The World Economic Forum (WEF) said recently that “green” hydrogen offers a solution to the world energy challenge, and that is the problem the theoreticians are struggling with: Hydrogen is released naturally in the process of burning hydrocarbons, but it is self-defeating, in an environmental sense. if you have to burn oil, gas or coal to produce it.
On the other hand, renewable sources, like sun, wind and water, do not produce enough hydrogen to be practically or commercially viable, and not at the right times, when people actually need it.
But, as the WEF noted recently “low-cost green hydrogen is coming”, as technology advances mean the cost of renewable energy falls dramatically each year. The Middle East already has a very big and very cost-efficient program for solar energy generation.
The other challenges lay in how to store and transport hydrogen. It can be loaded onto a tanker like LNG, or pushed through pipelines, but it would require a huge investment to change current logistics systems — essentially designed for oil and LNG — to handle hydrogen.
Many countries, including Saudi Arabia, already have the infrastructure associated with oil and gas refining and petrochemicals production to be able to equip “hydrogen hubs,” as long as there is government will and commercial incentive to do so.

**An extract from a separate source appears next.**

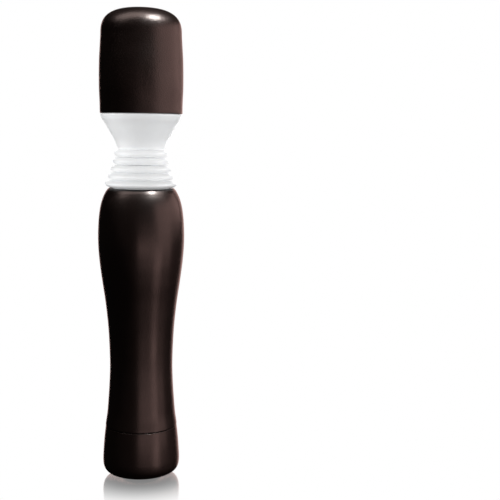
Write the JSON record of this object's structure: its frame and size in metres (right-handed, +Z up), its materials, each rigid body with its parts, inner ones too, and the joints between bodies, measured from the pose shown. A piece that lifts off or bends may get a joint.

For the Kingdom, it looks like a no-brainer for the future. As Birol said: “So, hydrogen offers tantalising promises of cleaner industry and emissions-free power. Turning it into energy produces only water, not greenhouse gases. It’s also the most abundant element in the universe. What’s not to like?”

FACTOID

Technological advances mean low-cost ‘green’ hydrogen offers a solution to the world energy challenge, according to the World Economic Forum.